Exercise task: Copy exactly the block of lines between the one containing "Continue the OpenSCAD" and the one containing "panel_z + y", inclusive.

(Entries taken from a collection)
------------------------

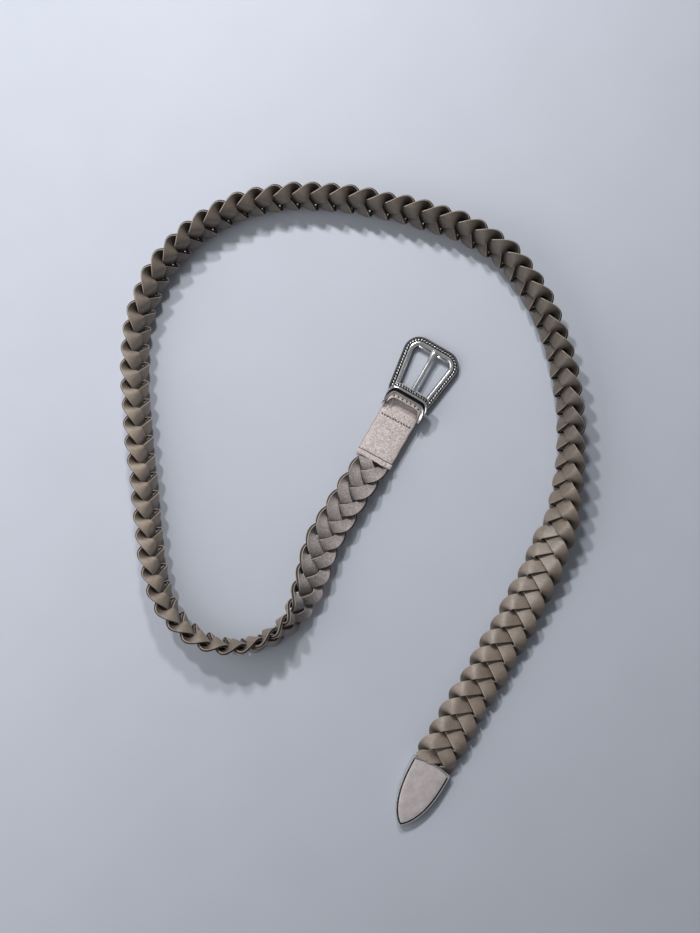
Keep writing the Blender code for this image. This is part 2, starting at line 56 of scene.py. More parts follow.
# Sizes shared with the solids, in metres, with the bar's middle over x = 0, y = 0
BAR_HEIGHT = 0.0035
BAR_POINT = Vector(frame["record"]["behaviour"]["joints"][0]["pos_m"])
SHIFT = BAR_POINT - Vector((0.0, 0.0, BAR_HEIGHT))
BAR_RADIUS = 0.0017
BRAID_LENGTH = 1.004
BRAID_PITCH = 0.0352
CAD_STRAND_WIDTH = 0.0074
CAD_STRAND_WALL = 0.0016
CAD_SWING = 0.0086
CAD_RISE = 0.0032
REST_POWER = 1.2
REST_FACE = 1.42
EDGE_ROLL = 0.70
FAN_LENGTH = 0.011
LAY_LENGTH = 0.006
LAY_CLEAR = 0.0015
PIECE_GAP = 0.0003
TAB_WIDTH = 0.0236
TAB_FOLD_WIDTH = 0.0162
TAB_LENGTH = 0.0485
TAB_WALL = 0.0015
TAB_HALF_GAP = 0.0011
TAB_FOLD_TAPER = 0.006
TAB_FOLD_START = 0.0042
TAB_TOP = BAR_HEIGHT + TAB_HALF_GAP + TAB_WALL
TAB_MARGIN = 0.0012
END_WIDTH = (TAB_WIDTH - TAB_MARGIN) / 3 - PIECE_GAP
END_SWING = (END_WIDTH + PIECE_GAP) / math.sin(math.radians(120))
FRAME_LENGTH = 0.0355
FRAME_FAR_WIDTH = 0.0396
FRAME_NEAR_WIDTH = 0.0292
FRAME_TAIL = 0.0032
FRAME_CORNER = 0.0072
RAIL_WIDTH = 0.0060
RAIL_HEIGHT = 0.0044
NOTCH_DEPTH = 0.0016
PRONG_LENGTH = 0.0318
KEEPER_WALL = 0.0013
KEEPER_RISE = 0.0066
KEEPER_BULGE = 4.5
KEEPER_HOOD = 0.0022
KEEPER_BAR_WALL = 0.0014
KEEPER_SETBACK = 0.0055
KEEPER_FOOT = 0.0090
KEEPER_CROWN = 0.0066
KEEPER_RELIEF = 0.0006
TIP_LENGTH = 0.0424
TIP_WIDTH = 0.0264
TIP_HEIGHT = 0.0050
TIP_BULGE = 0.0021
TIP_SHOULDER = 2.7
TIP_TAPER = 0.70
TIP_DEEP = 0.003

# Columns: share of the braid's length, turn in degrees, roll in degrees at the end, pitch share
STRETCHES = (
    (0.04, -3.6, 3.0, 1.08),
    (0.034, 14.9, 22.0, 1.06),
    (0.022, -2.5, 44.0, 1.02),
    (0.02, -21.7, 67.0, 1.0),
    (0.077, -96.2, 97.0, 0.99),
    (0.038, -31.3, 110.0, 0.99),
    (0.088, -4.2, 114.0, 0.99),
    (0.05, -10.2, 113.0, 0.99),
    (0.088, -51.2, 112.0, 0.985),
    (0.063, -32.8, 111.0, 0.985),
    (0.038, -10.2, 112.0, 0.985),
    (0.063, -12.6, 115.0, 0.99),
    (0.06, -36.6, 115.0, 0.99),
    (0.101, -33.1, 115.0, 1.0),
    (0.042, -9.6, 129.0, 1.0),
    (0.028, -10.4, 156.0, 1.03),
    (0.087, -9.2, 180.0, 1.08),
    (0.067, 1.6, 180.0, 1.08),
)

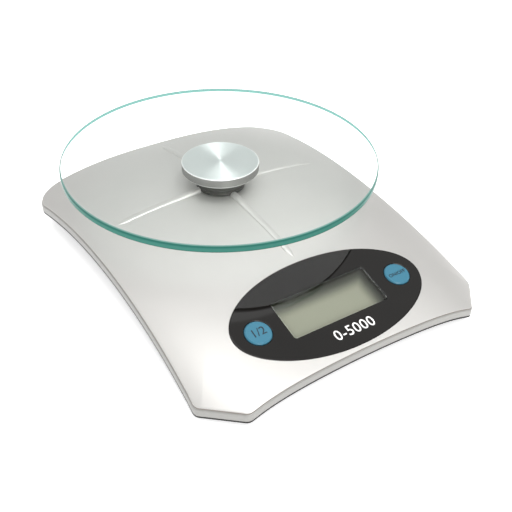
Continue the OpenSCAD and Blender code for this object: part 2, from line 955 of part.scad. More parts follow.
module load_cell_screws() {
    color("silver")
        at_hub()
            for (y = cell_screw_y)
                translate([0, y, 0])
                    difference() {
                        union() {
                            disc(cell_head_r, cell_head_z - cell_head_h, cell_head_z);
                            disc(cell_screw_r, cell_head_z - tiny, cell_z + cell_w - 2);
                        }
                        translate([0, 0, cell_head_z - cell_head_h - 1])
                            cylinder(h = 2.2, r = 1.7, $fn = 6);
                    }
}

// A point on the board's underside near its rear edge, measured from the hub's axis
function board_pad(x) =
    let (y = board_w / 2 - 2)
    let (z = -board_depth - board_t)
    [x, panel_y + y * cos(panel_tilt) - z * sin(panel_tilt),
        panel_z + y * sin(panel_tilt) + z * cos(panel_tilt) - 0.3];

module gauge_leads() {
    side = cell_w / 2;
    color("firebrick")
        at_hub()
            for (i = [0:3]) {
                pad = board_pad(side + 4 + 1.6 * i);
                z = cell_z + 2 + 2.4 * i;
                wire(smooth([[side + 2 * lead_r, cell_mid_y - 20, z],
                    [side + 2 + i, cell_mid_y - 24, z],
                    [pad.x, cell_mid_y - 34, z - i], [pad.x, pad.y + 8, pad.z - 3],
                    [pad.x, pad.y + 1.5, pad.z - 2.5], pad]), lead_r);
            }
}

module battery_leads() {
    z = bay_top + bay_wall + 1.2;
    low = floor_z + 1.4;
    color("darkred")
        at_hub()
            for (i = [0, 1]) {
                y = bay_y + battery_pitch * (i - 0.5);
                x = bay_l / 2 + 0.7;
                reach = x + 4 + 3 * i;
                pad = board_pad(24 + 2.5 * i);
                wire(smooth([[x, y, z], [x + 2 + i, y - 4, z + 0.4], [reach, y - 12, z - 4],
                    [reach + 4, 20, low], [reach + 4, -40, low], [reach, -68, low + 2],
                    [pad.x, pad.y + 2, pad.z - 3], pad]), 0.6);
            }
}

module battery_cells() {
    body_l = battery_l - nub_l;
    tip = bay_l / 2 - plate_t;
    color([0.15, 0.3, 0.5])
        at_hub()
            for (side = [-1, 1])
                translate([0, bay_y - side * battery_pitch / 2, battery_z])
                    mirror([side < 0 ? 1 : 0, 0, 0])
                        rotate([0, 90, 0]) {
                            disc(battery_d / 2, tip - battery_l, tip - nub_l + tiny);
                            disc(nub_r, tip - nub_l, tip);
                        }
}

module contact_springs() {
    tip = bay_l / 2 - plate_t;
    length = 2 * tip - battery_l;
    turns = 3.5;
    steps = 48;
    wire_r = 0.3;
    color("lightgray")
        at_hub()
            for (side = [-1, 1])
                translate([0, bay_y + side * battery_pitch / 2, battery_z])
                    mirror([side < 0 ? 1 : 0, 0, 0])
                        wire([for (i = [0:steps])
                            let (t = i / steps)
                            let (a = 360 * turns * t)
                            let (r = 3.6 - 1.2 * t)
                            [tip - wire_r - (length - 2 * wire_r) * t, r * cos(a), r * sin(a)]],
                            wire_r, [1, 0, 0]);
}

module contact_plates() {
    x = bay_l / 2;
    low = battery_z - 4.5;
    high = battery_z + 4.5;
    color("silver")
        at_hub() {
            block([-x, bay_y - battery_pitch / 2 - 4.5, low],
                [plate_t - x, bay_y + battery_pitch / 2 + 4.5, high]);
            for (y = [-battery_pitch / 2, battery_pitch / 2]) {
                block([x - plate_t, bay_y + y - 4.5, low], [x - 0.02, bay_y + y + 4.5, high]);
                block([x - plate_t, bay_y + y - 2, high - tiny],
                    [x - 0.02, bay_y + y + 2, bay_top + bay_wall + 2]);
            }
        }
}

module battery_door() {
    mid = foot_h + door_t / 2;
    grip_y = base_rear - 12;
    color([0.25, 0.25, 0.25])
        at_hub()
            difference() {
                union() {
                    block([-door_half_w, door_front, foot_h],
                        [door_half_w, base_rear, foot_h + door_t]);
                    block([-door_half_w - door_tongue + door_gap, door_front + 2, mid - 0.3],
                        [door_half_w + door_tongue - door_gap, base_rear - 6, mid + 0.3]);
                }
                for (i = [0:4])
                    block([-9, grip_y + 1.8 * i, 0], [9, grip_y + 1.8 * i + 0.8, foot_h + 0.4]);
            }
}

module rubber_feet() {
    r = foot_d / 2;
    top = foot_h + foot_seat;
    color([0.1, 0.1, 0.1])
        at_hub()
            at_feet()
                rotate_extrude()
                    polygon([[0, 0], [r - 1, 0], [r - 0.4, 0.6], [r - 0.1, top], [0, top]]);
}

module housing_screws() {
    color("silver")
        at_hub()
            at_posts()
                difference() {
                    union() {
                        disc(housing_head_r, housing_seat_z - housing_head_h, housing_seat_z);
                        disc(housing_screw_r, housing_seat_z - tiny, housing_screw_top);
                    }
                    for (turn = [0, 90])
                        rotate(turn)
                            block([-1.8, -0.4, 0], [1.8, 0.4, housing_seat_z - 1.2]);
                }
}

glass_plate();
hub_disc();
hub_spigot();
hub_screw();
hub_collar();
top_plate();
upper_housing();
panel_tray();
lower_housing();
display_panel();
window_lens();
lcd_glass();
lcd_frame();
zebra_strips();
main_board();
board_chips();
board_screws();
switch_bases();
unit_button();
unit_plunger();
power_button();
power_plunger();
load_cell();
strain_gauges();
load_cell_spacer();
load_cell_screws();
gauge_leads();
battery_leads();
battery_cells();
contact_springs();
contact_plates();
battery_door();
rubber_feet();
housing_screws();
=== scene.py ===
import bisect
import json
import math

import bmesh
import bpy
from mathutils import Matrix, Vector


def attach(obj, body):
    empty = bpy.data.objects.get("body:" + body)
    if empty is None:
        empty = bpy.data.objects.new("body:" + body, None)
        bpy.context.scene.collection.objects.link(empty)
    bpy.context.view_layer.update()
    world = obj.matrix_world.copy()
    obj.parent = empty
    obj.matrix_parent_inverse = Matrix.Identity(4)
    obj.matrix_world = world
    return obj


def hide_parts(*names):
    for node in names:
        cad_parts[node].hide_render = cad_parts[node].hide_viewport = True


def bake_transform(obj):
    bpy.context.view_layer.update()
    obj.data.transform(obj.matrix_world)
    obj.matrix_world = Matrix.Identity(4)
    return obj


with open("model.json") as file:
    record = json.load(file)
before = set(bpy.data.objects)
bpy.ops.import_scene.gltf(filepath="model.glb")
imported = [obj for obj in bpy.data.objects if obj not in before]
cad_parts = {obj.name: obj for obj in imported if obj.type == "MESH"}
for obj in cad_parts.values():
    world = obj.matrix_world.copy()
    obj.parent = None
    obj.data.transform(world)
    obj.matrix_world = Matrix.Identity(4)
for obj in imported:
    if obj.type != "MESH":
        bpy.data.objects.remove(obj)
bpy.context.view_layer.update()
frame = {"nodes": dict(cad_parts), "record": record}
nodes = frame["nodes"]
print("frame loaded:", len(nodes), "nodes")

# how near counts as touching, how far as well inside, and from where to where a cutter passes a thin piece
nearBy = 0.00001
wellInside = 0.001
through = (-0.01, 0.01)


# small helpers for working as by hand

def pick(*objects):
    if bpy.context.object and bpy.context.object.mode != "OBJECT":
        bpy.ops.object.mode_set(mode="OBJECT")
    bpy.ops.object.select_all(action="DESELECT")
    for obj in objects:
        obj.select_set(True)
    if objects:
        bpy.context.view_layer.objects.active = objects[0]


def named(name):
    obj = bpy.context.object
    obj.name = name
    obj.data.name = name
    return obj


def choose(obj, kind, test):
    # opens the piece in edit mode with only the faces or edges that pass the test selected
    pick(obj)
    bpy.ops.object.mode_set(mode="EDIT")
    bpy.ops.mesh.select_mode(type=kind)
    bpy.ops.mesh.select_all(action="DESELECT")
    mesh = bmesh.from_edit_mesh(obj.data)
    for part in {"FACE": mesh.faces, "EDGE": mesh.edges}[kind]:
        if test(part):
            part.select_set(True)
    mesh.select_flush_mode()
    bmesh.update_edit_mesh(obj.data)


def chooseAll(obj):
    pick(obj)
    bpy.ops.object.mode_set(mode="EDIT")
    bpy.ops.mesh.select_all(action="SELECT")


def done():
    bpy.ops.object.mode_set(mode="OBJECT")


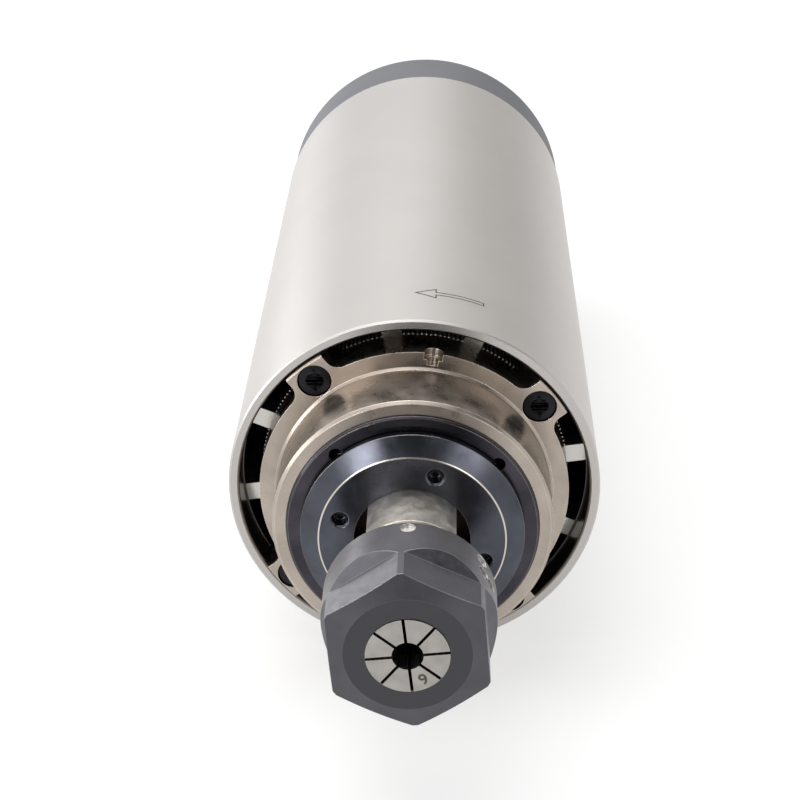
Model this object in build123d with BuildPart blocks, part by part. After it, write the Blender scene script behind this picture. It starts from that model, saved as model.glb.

------------------------

Result:
Continue the OpenSCAD and Blender code for this object: part 2, from line 955 of part.scad. More parts follow.
module load_cell_screws() {
    color("silver")
        at_hub()
            for (y = cell_screw_y)
                translate([0, y, 0])
                    difference() {
                        union() {
                            disc(cell_head_r, cell_head_z - cell_head_h, cell_head_z);
                            disc(cell_screw_r, cell_head_z - tiny, cell_z + cell_w - 2);
                        }
                        translate([0, 0, cell_head_z - cell_head_h - 1])
                            cylinder(h = 2.2, r = 1.7, $fn = 6);
                    }
}

// A point on the board's underside near its rear edge, measured from the hub's axis
function board_pad(x) =
    let (y = board_w / 2 - 2)
    let (z = -board_depth - board_t)
    [x, panel_y + y * cos(panel_tilt) - z * sin(panel_tilt),
        panel_z + y * sin(panel_tilt) + z * cos(panel_tilt) - 0.3];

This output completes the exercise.